--- START RECORDED DATA ---

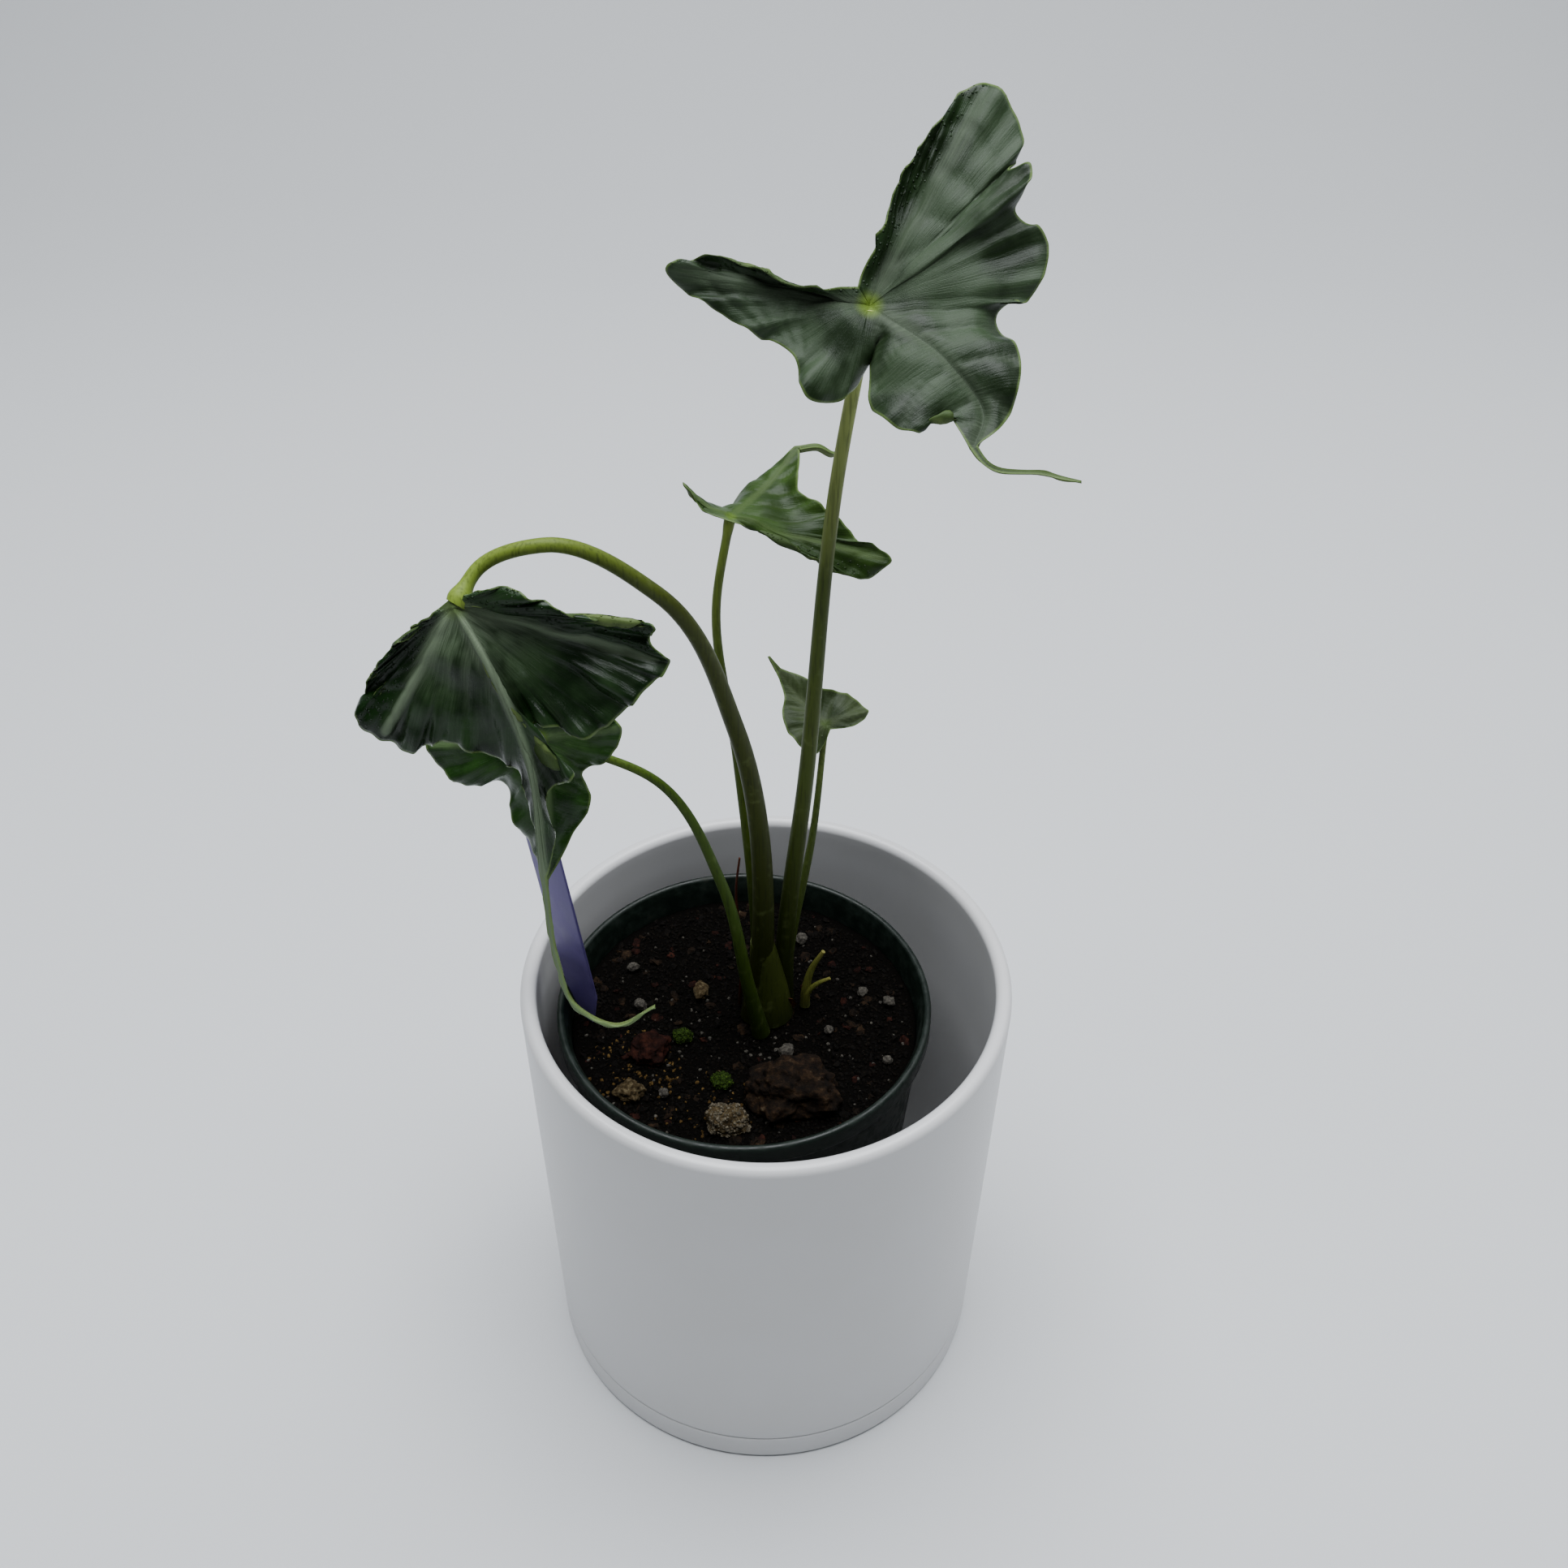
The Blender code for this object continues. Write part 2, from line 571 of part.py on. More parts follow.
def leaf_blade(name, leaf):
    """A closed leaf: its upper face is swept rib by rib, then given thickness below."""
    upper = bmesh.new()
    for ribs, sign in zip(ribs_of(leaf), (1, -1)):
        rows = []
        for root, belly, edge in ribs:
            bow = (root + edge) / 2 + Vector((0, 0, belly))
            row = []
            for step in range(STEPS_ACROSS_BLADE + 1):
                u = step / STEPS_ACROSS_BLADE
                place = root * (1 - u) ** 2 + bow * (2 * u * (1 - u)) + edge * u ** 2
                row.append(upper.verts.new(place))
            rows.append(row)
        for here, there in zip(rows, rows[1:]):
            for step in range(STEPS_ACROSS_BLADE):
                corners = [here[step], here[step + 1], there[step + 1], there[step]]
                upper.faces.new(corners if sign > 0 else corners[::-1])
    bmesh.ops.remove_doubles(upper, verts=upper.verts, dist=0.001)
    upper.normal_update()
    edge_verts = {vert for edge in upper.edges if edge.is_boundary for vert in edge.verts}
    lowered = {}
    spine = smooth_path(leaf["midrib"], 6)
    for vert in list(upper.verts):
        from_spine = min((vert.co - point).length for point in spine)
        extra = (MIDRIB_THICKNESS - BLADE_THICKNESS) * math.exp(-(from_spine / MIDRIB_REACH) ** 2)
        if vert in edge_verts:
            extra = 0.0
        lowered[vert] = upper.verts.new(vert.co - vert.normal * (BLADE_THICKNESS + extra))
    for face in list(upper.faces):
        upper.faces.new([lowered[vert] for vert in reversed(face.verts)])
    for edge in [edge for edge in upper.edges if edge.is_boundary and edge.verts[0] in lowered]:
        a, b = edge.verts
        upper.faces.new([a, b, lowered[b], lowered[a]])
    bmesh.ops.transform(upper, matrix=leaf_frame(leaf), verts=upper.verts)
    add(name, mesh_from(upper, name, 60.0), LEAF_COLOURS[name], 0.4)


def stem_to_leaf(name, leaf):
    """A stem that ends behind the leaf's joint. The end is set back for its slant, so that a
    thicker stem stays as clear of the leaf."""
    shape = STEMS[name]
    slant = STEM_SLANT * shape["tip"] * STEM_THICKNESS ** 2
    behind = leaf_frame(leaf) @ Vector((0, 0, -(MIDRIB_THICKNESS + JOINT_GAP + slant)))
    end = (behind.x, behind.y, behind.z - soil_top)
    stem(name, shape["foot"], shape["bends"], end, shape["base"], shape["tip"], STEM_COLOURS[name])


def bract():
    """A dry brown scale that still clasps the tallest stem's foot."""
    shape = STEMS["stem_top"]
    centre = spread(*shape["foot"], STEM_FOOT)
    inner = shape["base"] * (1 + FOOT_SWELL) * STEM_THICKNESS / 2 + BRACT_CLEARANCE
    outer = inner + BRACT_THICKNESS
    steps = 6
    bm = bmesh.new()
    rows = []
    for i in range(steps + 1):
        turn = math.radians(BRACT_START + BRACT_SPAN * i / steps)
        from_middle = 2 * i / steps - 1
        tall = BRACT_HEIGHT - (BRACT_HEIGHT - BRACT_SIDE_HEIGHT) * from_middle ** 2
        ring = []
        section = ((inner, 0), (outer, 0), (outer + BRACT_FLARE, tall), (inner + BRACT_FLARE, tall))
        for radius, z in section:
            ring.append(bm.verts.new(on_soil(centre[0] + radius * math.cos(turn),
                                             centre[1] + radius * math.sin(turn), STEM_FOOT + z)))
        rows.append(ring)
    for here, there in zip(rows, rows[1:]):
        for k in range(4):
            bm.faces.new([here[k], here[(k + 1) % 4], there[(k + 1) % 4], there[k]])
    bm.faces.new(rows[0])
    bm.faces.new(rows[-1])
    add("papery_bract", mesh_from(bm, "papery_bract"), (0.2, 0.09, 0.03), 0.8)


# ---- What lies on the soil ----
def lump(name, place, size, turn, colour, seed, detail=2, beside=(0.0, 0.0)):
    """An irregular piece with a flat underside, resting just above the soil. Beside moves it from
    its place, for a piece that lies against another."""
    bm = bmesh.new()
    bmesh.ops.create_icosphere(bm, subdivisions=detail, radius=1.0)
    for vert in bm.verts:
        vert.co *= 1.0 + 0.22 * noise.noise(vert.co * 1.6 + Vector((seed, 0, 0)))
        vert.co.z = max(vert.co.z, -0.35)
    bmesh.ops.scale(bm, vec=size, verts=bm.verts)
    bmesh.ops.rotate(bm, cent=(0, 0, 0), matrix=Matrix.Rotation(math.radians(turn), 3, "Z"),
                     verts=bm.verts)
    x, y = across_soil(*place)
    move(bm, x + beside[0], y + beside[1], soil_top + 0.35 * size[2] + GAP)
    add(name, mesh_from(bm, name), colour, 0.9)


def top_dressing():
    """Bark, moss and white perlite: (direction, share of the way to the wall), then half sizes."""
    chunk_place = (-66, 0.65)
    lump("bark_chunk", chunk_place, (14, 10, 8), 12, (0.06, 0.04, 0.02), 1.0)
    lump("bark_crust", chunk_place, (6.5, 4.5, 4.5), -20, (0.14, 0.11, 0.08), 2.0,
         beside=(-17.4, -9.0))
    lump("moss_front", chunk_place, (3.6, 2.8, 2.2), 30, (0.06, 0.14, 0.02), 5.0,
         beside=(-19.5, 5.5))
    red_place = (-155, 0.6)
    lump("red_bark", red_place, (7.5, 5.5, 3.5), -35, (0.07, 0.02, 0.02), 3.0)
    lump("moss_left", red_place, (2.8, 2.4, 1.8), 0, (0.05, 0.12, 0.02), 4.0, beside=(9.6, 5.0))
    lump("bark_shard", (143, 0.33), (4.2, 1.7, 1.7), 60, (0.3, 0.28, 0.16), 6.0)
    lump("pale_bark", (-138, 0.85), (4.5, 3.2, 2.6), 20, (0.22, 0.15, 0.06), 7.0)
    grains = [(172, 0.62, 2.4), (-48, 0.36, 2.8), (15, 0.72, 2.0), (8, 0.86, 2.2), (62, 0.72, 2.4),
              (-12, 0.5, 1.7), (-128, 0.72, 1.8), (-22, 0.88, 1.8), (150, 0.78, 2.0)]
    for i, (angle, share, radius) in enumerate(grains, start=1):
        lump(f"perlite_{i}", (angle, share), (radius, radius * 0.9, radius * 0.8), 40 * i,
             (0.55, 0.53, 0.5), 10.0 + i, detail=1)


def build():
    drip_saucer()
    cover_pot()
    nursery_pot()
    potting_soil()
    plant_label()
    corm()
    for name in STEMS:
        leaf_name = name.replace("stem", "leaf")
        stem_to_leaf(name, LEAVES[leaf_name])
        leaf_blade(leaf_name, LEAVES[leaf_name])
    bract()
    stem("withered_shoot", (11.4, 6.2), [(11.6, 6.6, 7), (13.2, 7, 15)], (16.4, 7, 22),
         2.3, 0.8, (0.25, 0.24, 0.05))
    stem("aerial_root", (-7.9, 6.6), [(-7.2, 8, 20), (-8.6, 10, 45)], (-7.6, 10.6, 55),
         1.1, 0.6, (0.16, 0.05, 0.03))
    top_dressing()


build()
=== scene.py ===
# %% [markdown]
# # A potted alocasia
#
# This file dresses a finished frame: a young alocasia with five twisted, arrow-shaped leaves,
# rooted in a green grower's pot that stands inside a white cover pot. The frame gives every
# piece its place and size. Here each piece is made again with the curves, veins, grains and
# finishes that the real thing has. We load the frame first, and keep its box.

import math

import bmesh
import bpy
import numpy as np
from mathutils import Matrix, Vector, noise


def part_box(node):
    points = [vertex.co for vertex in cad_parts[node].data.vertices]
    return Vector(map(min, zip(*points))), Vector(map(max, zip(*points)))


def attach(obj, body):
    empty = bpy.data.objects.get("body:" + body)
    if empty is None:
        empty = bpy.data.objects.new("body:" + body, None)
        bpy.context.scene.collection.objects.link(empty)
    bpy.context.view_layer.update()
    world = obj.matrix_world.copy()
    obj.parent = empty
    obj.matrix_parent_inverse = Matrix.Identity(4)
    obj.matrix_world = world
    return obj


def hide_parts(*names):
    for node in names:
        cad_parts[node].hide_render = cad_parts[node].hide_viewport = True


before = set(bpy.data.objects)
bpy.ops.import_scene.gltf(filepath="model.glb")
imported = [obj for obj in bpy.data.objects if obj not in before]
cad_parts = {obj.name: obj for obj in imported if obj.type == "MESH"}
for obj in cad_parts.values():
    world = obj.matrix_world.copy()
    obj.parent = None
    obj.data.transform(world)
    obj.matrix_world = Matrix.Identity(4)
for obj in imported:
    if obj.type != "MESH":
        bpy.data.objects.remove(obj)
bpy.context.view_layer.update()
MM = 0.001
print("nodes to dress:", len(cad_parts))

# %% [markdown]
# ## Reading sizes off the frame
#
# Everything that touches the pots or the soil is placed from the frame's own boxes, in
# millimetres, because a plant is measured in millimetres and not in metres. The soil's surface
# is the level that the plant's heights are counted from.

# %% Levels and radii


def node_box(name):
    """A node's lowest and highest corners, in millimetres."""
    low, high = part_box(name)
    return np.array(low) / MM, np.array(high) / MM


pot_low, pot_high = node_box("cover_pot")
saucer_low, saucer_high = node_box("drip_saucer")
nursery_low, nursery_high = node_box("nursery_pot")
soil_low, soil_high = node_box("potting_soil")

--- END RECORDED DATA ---

▶ _WRITTEN REQUEST_:
Using the data above, reproduce exactly the lines from the line that contains "0.28, 0.16), 6.0)" through the line that contains "zip(*points))), Vector(map(max, zip(*points)))", including both.

▶ _TASK RESPONSE_:
    lump("bark_shard", (143, 0.33), (4.2, 1.7, 1.7), 60, (0.3, 0.28, 0.16), 6.0)
    lump("pale_bark", (-138, 0.85), (4.5, 3.2, 2.6), 20, (0.22, 0.15, 0.06), 7.0)
    grains = [(172, 0.62, 2.4), (-48, 0.36, 2.8), (15, 0.72, 2.0), (8, 0.86, 2.2), (62, 0.72, 2.4),
              (-12, 0.5, 1.7), (-128, 0.72, 1.8), (-22, 0.88, 1.8), (150, 0.78, 2.0)]
    for i, (angle, share, radius) in enumerate(grains, start=1):
        lump(f"perlite_{i}", (angle, share), (radius, radius * 0.9, radius * 0.8), 40 * i,
             (0.55, 0.53, 0.5), 10.0 + i, detail=1)


def build():
    drip_saucer()
    cover_pot()
    nursery_pot()
    potting_soil()
    plant_label()
    corm()
    for name in STEMS:
        leaf_name = name.replace("stem", "leaf")
        stem_to_leaf(name, LEAVES[leaf_name])
        leaf_blade(leaf_name, LEAVES[leaf_name])
    bract()
    stem("withered_shoot", (11.4, 6.2), [(11.6, 6.6, 7), (13.2, 7, 15)], (16.4, 7, 22),
         2.3, 0.8, (0.25, 0.24, 0.05))
    stem("aerial_root", (-7.9, 6.6), [(-7.2, 8, 20), (-8.6, 10, 45)], (-7.6, 10.6, 55),
         1.1, 0.6, (0.16, 0.05, 0.03))
    top_dressing()


build()
=== scene.py ===
# %% [markdown]
# # A potted alocasia
#
# This file dresses a finished frame: a young alocasia with five twisted, arrow-shaped leaves,
# rooted in a green grower's pot that stands inside a white cover pot. The frame gives every
# piece its place and size. Here each piece is made again with the curves, veins, grains and
# finishes that the real thing has. We load the frame first, and keep its box.

import math

import bmesh
import bpy
import numpy as np
from mathutils import Matrix, Vector, noise


def part_box(node):
    points = [vertex.co for vertex in cad_parts[node].data.vertices]
    return Vector(map(min, zip(*points))), Vector(map(max, zip(*points)))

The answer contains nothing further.